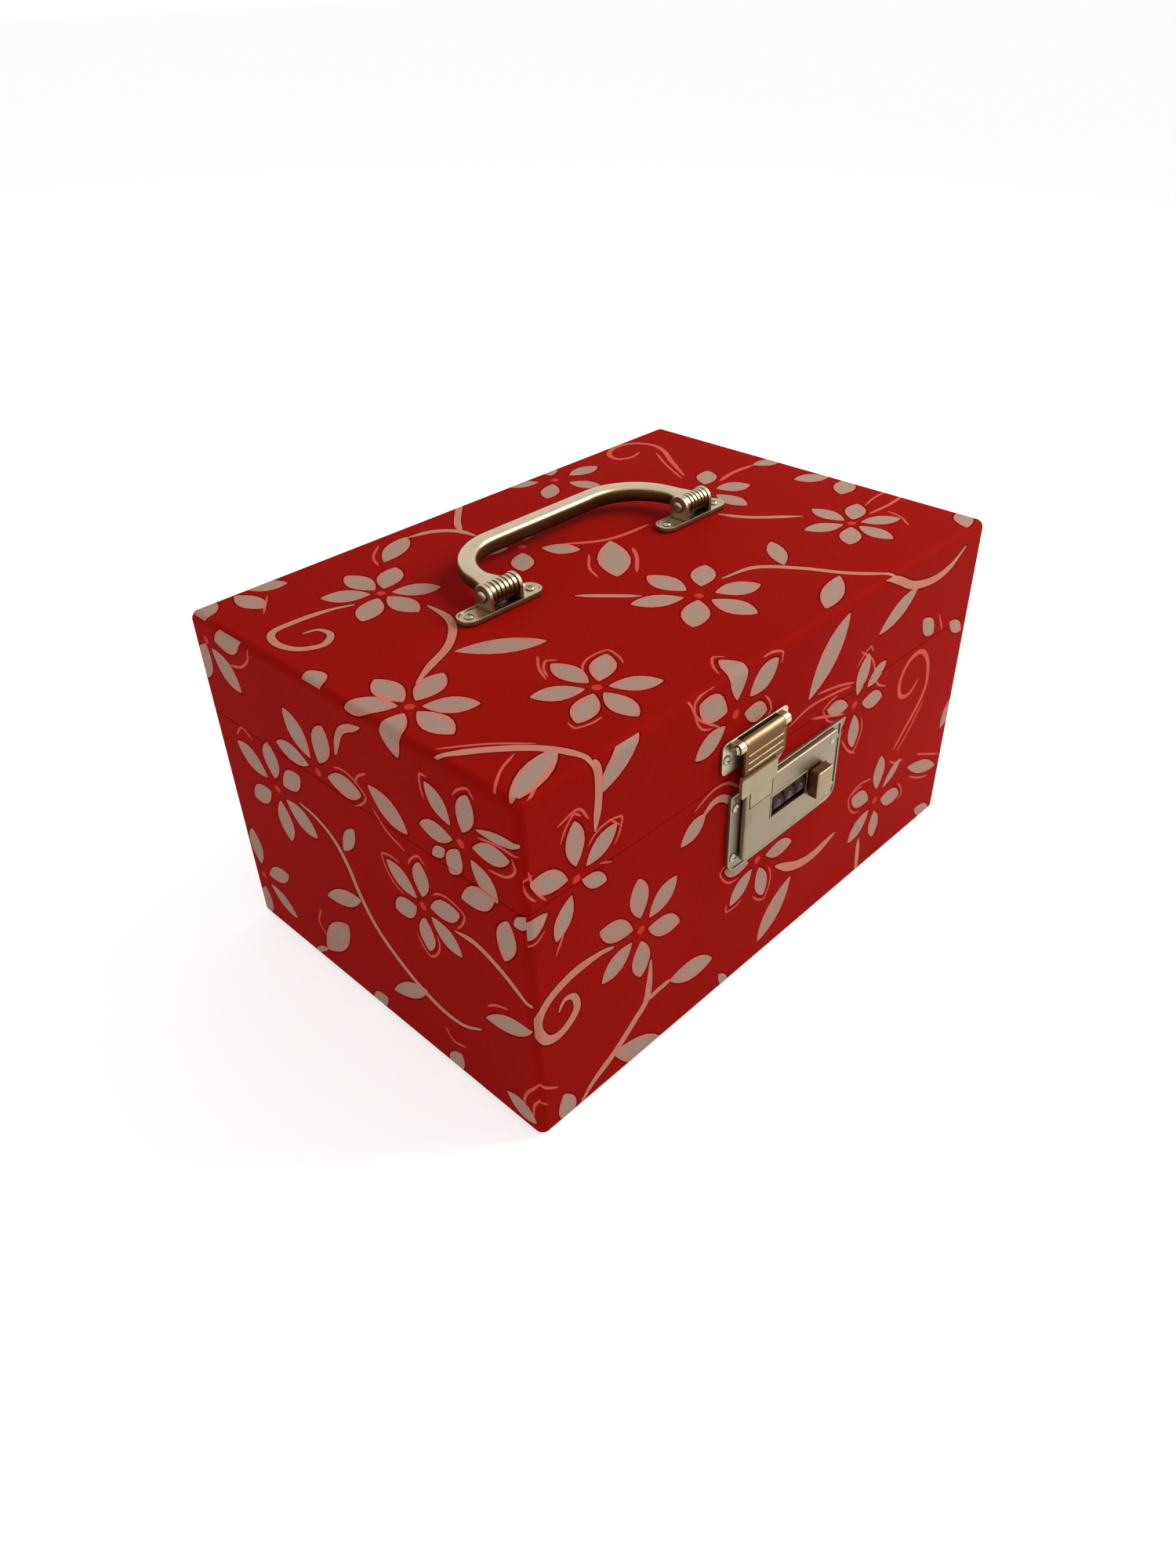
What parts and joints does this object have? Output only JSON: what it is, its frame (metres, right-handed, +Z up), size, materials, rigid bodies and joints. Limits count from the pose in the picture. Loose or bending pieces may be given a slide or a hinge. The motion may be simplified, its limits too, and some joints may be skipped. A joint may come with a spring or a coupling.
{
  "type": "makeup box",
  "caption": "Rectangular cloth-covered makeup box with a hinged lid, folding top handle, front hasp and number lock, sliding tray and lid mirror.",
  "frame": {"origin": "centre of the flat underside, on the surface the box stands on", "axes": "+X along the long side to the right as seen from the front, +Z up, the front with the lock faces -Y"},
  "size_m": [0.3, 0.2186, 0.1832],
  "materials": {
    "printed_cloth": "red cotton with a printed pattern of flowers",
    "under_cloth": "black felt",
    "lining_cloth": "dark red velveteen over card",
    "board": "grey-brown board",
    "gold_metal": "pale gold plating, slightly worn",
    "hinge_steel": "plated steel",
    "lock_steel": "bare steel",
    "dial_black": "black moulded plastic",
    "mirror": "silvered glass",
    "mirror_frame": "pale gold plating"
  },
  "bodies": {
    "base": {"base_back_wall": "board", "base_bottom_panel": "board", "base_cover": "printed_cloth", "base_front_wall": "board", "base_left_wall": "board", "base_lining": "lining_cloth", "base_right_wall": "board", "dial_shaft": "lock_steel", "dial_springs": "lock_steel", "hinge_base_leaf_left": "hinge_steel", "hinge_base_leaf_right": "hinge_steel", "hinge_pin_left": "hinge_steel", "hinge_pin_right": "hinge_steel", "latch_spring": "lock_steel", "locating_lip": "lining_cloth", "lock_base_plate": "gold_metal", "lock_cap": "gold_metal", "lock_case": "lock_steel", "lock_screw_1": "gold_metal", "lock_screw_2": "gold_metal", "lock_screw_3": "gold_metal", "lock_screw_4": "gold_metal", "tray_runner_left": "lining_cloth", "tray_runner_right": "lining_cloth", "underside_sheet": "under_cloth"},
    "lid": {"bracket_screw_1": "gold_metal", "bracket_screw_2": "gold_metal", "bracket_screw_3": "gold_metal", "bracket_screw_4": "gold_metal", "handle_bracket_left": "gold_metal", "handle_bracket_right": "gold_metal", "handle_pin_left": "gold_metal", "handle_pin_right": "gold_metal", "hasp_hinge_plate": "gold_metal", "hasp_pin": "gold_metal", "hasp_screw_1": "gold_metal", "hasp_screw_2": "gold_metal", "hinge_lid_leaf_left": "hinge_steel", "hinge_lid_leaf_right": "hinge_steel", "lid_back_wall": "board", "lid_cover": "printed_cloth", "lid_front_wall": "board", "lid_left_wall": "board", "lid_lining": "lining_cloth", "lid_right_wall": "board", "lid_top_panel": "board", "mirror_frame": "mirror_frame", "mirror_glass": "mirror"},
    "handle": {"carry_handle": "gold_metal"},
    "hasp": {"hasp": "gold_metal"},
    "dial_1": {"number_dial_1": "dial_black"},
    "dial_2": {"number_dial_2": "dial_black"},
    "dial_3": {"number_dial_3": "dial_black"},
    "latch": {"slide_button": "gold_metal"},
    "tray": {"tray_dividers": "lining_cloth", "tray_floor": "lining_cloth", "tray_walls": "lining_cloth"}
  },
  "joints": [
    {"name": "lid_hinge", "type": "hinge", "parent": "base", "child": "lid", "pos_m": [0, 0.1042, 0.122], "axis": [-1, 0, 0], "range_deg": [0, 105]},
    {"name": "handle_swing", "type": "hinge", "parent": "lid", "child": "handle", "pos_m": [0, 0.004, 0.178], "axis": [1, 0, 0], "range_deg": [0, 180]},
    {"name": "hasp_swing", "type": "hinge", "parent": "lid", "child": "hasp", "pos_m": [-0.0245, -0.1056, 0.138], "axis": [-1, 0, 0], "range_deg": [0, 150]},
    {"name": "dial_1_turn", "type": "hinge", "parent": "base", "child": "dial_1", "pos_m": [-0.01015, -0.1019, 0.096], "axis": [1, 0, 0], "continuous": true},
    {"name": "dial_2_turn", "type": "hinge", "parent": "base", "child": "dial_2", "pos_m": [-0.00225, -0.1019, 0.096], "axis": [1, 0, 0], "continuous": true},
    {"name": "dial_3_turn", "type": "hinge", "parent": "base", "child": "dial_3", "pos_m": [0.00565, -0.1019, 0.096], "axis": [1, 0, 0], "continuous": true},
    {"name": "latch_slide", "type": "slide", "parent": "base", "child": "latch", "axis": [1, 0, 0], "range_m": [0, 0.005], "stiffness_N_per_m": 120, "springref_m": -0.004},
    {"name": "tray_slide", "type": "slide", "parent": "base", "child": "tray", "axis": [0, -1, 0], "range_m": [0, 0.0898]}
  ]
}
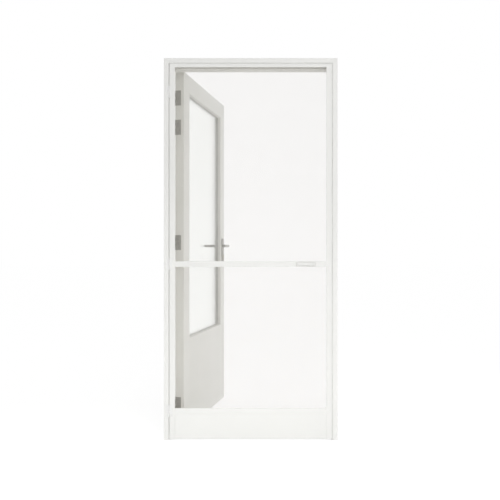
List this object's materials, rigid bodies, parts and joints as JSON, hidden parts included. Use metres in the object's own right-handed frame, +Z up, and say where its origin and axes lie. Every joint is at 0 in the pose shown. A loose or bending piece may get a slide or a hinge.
***
* **WORK REQUIRED**:
Write out the entries in full, exactly as given.

* **FINAL ANSWER**:
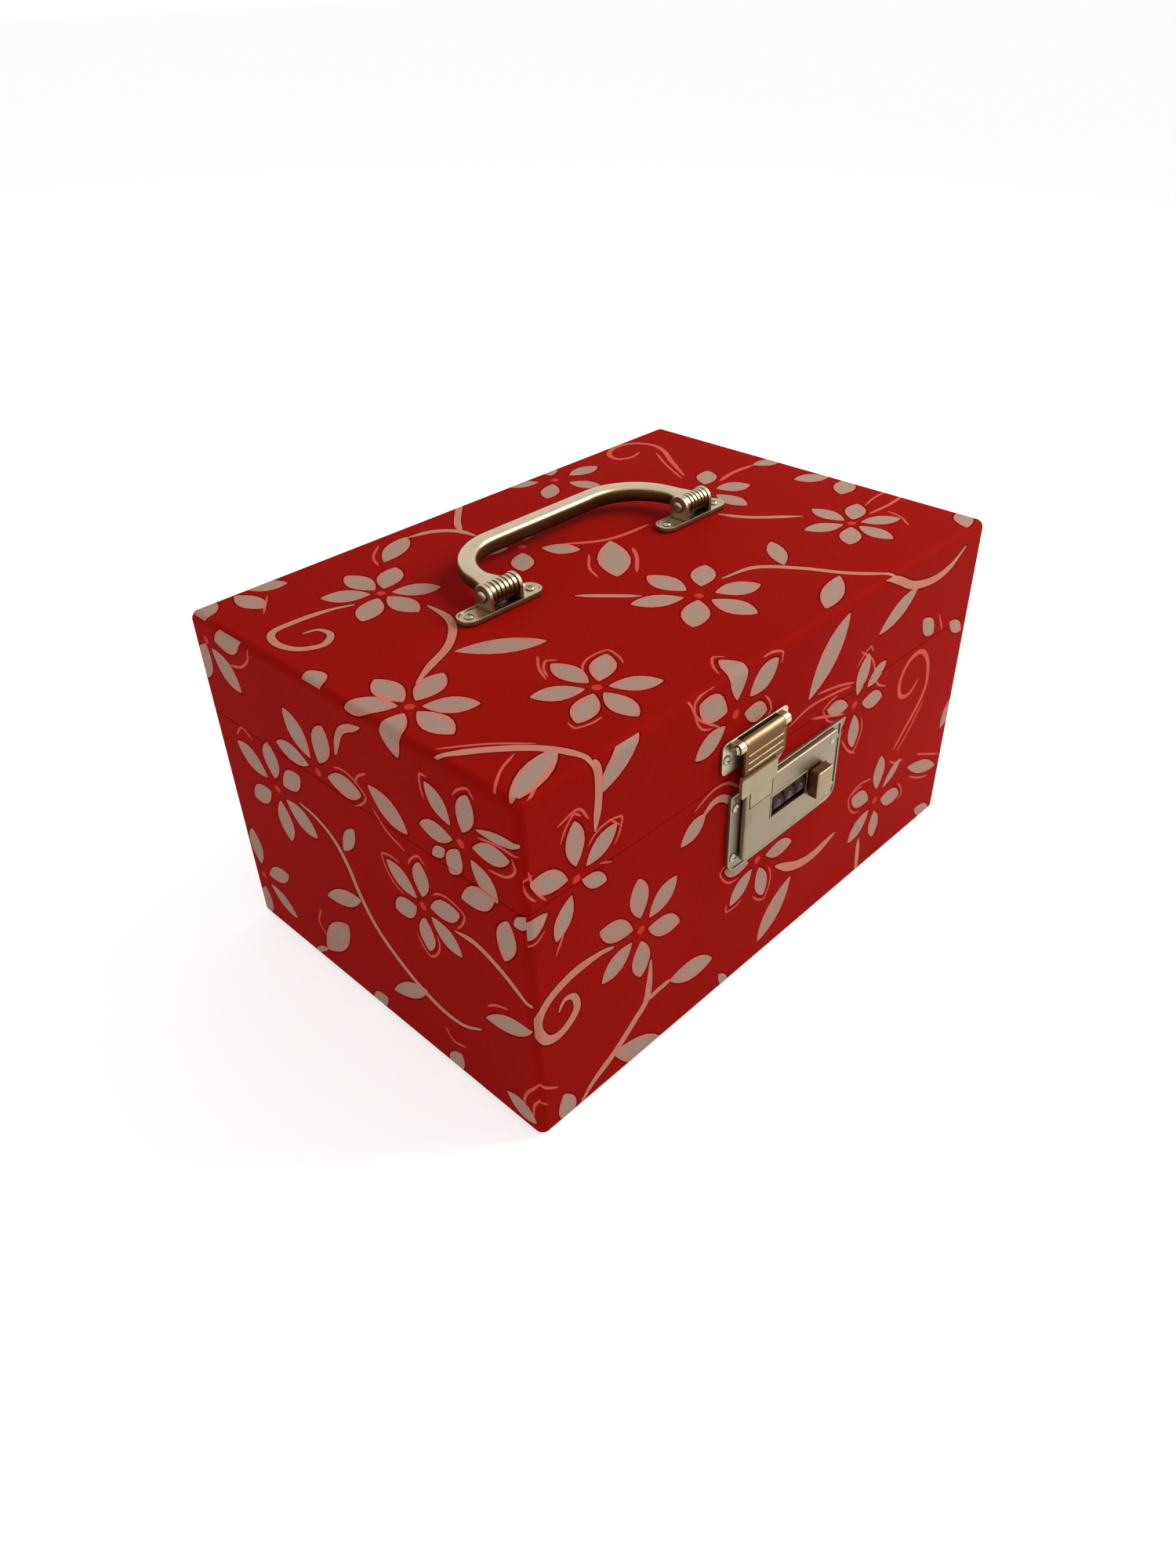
What parts and joints does this object have? Output only JSON: what it is, its frame (metres, right-handed, +Z up), size, materials, rigid bodies and joints. Limits count from the pose in the picture. Loose or bending pieces may be given a slide or a hinge. The motion may be simplified, its limits too, and some joints may be skipped. A joint may come with a spring or a coupling.
{
  "type": "makeup box",
  "caption": "Rectangular cloth-covered makeup box with a hinged lid, folding top handle, front hasp and number lock, sliding tray and lid mirror.",
  "frame": {"origin": "centre of the flat underside, on the surface the box stands on", "axes": "+X along the long side to the right as seen from the front, +Z up, the front with the lock faces -Y"},
  "size_m": [0.3, 0.2186, 0.1832],
  "materials": {
    "printed_cloth": "red cotton with a printed pattern of flowers",
    "under_cloth": "black felt",
    "lining_cloth": "dark red velveteen over card",
    "board": "grey-brown board",
    "gold_metal": "pale gold plating, slightly worn",
    "hinge_steel": "plated steel",
    "lock_steel": "bare steel",
    "dial_black": "black moulded plastic",
    "mirror": "silvered glass",
    "mirror_frame": "pale gold plating"
  },
  "bodies": {
    "base": {"base_back_wall": "board", "base_bottom_panel": "board", "base_cover": "printed_cloth", "base_front_wall": "board", "base_left_wall": "board", "base_lining": "lining_cloth", "base_right_wall": "board", "dial_shaft": "lock_steel", "dial_springs": "lock_steel", "hinge_base_leaf_left": "hinge_steel", "hinge_base_leaf_right": "hinge_steel", "hinge_pin_left": "hinge_steel", "hinge_pin_right": "hinge_steel", "latch_spring": "lock_steel", "locating_lip": "lining_cloth", "lock_base_plate": "gold_metal", "lock_cap": "gold_metal", "lock_case": "lock_steel", "lock_screw_1": "gold_metal", "lock_screw_2": "gold_metal", "lock_screw_3": "gold_metal", "lock_screw_4": "gold_metal", "tray_runner_left": "lining_cloth", "tray_runner_right": "lining_cloth", "underside_sheet": "under_cloth"},
    "lid": {"bracket_screw_1": "gold_metal", "bracket_screw_2": "gold_metal", "bracket_screw_3": "gold_metal", "bracket_screw_4": "gold_metal", "handle_bracket_left": "gold_metal", "handle_bracket_right": "gold_metal", "handle_pin_left": "gold_metal", "handle_pin_right": "gold_metal", "hasp_hinge_plate": "gold_metal", "hasp_pin": "gold_metal", "hasp_screw_1": "gold_metal", "hasp_screw_2": "gold_metal", "hinge_lid_leaf_left": "hinge_steel", "hinge_lid_leaf_right": "hinge_steel", "lid_back_wall": "board", "lid_cover": "printed_cloth", "lid_front_wall": "board", "lid_left_wall": "board", "lid_lining": "lining_cloth", "lid_right_wall": "board", "lid_top_panel": "board", "mirror_frame": "mirror_frame", "mirror_glass": "mirror"},
    "handle": {"carry_handle": "gold_metal"},
    "hasp": {"hasp": "gold_metal"},
    "dial_1": {"number_dial_1": "dial_black"},
    "dial_2": {"number_dial_2": "dial_black"},
    "dial_3": {"number_dial_3": "dial_black"},
    "latch": {"slide_button": "gold_metal"},
    "tray": {"tray_dividers": "lining_cloth", "tray_floor": "lining_cloth", "tray_walls": "lining_cloth"}
  },
  "joints": [
    {"name": "lid_hinge", "type": "hinge", "parent": "base", "child": "lid", "pos_m": [0, 0.1042, 0.122], "axis": [-1, 0, 0], "range_deg": [0, 105]},
    {"name": "handle_swing", "type": "hinge", "parent": "lid", "child": "handle", "pos_m": [0, 0.004, 0.178], "axis": [1, 0, 0], "range_deg": [0, 180]},
    {"name": "hasp_swing", "type": "hinge", "parent": "lid", "child": "hasp", "pos_m": [-0.0245, -0.1056, 0.138], "axis": [-1, 0, 0], "range_deg": [0, 150]},
    {"name": "dial_1_turn", "type": "hinge", "parent": "base", "child": "dial_1", "pos_m": [-0.01015, -0.1019, 0.096], "axis": [1, 0, 0], "continuous": true},
    {"name": "dial_2_turn", "type": "hinge", "parent": "base", "child": "dial_2", "pos_m": [-0.00225, -0.1019, 0.096], "axis": [1, 0, 0], "continuous": true},
    {"name": "dial_3_turn", "type": "hinge", "parent": "base", "child": "dial_3", "pos_m": [0.00565, -0.1019, 0.096], "axis": [1, 0, 0], "continuous": true},
    {"name": "latch_slide", "type": "slide", "parent": "base", "child": "latch", "axis": [1, 0, 0], "range_m": [0, 0.005], "stiffness_N_per_m": 120, "springref_m": -0.004},
    {"name": "tray_slide", "type": "slide", "parent": "base", "child": "tray", "axis": [0, -1, 0], "range_m": [0, 0.0898]}
  ]
}
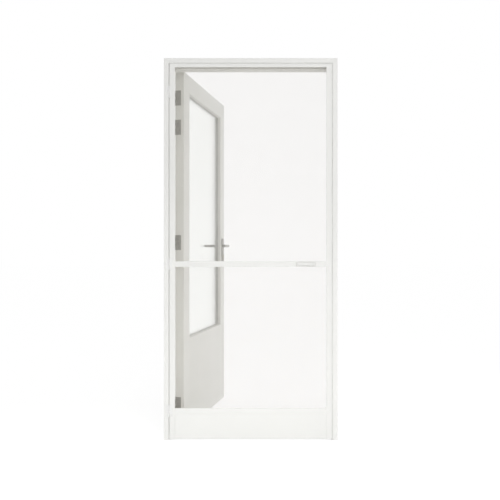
List this object's materials, rigid bodies, parts and joints as JSON, hidden parts included. Use metres in the object's own right-handed frame, +Z up, and say where its origin and axes lie. Every joint is at 0 in the pose shown. A loose or bending piece may get a slide or a hinge.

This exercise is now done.